Who are we to decide any of this? None of it makes sense to me. So for me, photography is how I tell my story of how I feel about this world and what I am looking for within it. It is how I connect with the world around me in a meaningful way, without having to speak. This also reflects within the things that I enjoy. For example, when I look at other people’s art and other people’s photography, or when I pick up a piece of literary work, I am actively on the search for absurdity. I enjoy conceptualism, surrealism, and everything that doesn’t quite make sense or which moves me out of my comfort zone into a topsy turvy state of mind.
4. What do you enjoy more: To bring stunning pictures from your trips or to make an outstanding experience?
My travels are not about bringing home stunning pictures or having an outstanding experience. They’re also not about collecting memories of what I did in places. I am not a butterfly collector and I do not photograph for the sake of photography. When I travel, I don’t necessarily look for things to photograph. I am just there, in the moment, living and breathing, looking for something. The thing that I enjoy about the process of looking for this thing is being alive. So when I finally do take a photo, it is about my progress in my search, or a storyline that I am telling about the search itself, and there is so much meaning behind it that I am actually dumbfounded that someone might try to take that away from me by going to the same place and replicating it. For them, it’s just a location and a photo. For me, it’s like they are seeing something inside me and taking it without understanding what that means… almost like stealing somebody’s handwritten manuscript halfway through and bastardising it by turning a beautiful story into a blockbuster film that flops at the box office. Nobody can understand what you are searching for. I don’t even know what I’m searching for. I sometimes wonder whether I will recognise it when I find it.

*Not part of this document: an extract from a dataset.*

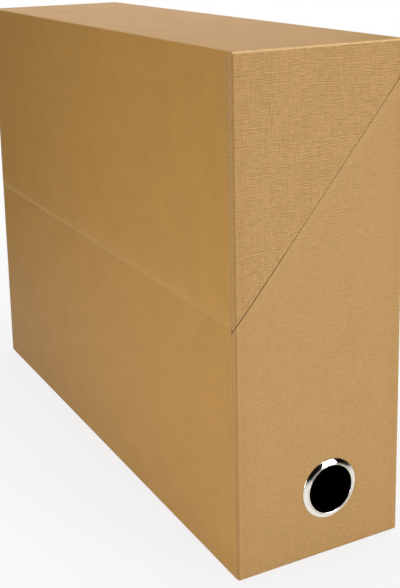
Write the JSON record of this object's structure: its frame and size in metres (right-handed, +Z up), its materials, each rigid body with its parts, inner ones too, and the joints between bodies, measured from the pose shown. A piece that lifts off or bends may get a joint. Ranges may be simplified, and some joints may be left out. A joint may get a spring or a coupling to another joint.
{
  "type": "transfer file box",
  "caption": "Rigid kraft-covered box for filed papers, with a lid cut obliquely across both ends that folds back on one side, and a chromed finger ring low on the narrow face.",
  "frame": {"origin": "centre of the underside, on the surface that the box stands on", "axes": "+Z up; +X across the width, from the hinge side to the opening side; +Y along the box, from the spine with the finger ring to the rear"},
  "size_m": [0.095, 0.3413, 0.255],
  "materials": {
    "greyboard": "matt, fibrous",
    "kraft_smooth": "matt, faintly mottled",
    "kraft_linen": "matt, linen embossed",
    "dark_lining": "matt",
    "chrome": "polished"
  },
  "bodies": {
    "base": {"base_floor_board": "greyboard", "base_hinge_side_board": "greyboard", "base_opening_side_board": "greyboard", "base_spine_board": "greyboard", "base_rear_board": "greyboard", "base_floor_sheet": "kraft_smooth", "base_hinge_side_sheet": "kraft_smooth", "base_opening_side_sheet": "kraft_smooth", "base_spine_linen": "kraft_linen", "base_rear_linen": "kraft_linen", "base_lining": "dark_lining", "base_spine_lining": "dark_lining", "base_rear_lining": "dark_lining", "base_hinge_strip": "dark_lining", "finger_ring": "chrome", "finger_ring_washer": "chrome"},
    "lid": {"lid_top_board": "greyboard", "lid_hinge_side_board": "greyboard", "lid_rim_board": "greyboard", "lid_spine_board": "greyboard", "lid_rear_board": "greyboard", "lid_wrap_sheet": "kraft_smooth", "lid_spine_linen": "kraft_linen", "lid_rear_linen": "kraft_linen", "lid_lining": "dark_lining", "lid_spine_lining": "dark_lining", "lid_rear_lining": "dark_lining", "lid_hinge_strip": "dark_lining"}
  },
  "joints": [
    {"name": "lid_hinge", "type": "hinge", "parent": "base", "child": "lid", "pos_m": [-0.0475, 0, 0.128], "axis": [0, -1, 0], "range_deg": [0, 170]}
  ]
}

5. Social networking seems to be an important part of your life. Please describe the significance of the social network for you and your work.
Well, my work consists of photography, tour guiding, editing, writing and being a social media manager, so yes it is very important in that aspect.
In my own life, social media is not important at all. It is just another means of getting my work out there. If anything, I use social media as a form of networking, to keep connected with other photographers within the online community. What people tend to forget is that there are artists who aren’t online, communities that don’t involve the use of a computer, as well as a multitude of “alternative” ways to get your work seen. I say alternative, but really, it is social media that should be the flipside. Social media is hardly the way of the future. I actually think that it will collapse in time.
6. You love wild places all around the world with a tendency to colder regions. Is there any place that you love most? Why does all the traveling works better for you than focusing on just one place?
Yes, I do love the winter most! My favourite winter location is in the deep north of the Arctic. It could be anywhere – Greenland, Norway, Finnish Lapland – I am happy as long as there are incredible mounds of snow, mountains, heavy snow-laden trees and harsh freezing temperatures. I love the soft light that you will find in these regions, as it is poetic and befitting of the story that I have told so far and which I will continue to expand upon as my life progresses.
As for the latter part of your question – I actually travel so that I can focus on a particular place for a story. For example, my ‘Second World : Zweite Welt’ series involved 3 months spent in Bavaria, entirely for the purpose of documenting winter in this area. This is the same for both of my Lapland series. In fact, it’s the same for each of my series, in every place that I have visited in the world. It may seem as though I am constantly on the move but I’m really not. There is just no logicality to where I will travel to next. I will go wherever my heart and my path take me.
7. Where do you find inspiration? Which artists have been the greatest source of inspiration for you?
I find inspiration within the world around us and my inner experiences within myself. I am also influenced by interpersonal relationships and the emotions that arise from these.
As for my photography and art – I’m not really influenced by any artists as such. I have artists whom I admire and whose work I like to look at, but they don’t influence my own artwork in any way. I just enjoy what they do.
I also enjoy the writing of Margaret Atwood, the poetic lyricism of The Lucksmiths, and the heart-felt ballads of yesteryear. They don’t make music like that these days.
8. In which situation are you able to find your most inner peace? Do you have any golden key for this state of mind?
My story is about standing on the land's edge with no one else around, windblown with the sweet relief of a life and a place in this vast expanse. These are the moments when I am able to feel somewhat meaningful. As for inner peace – that’s quite subjective. What is your definition of it? I don’t have inner peace. I am restless. I won’t rest until I have done everything that I’ve set out to do and found that intangible thing that I’m looking for. We are all on our own paths, experiencing our own stories. There is no key for anyone’s state of mind. You need to find your own peace, however that’s defined.
9. Have you ever been scared when you spent time in the wild places that you love so much?
Yes, definitely… but why are people always wanting to hear the disaster stories? There was one time that I was trekking in extremely deep snow, when I stumbled into a tree well. A tree well is an area of loose snow around the trunk of a tree which has been enveloped in deep snow. These can be very dangerous when you fall in, as you can become trapped and unable to free yourself, leading to death by immersion in snow… particularly if you fall in head first. I fell in sideways and the more I moved, the deeper I sank. I was not able to free myself for quite some time. Luckily for me, there was another hiker following in my tracks, who was able to give me a hand and lift me out. Prior to that, I had actually thought that there was a possibility I might die. But the scariest moments aren’t always in the wilderness. The scariest moments are when you feel like you’re alone and you haven’t connected with anyone or anything. They’re the moments when you think you haven’t done anything with your life and that everything has amounted to nothing.
10. Final Question: This project is called "Vision and life". What do the terms "vision" and "life" mean for you, Serena?
For me, vision and life is about knowing vaguely what you want in your short time on Earth and working towards it. Even if you have no idea what you’re doing or what the bigger picture is. You get one chance, so don’t waste it wondering what you could possibly do or how you’re going to get there. Just go for it. Every experience enriches us, so take it all as it comes. You might not have the chance to do it again.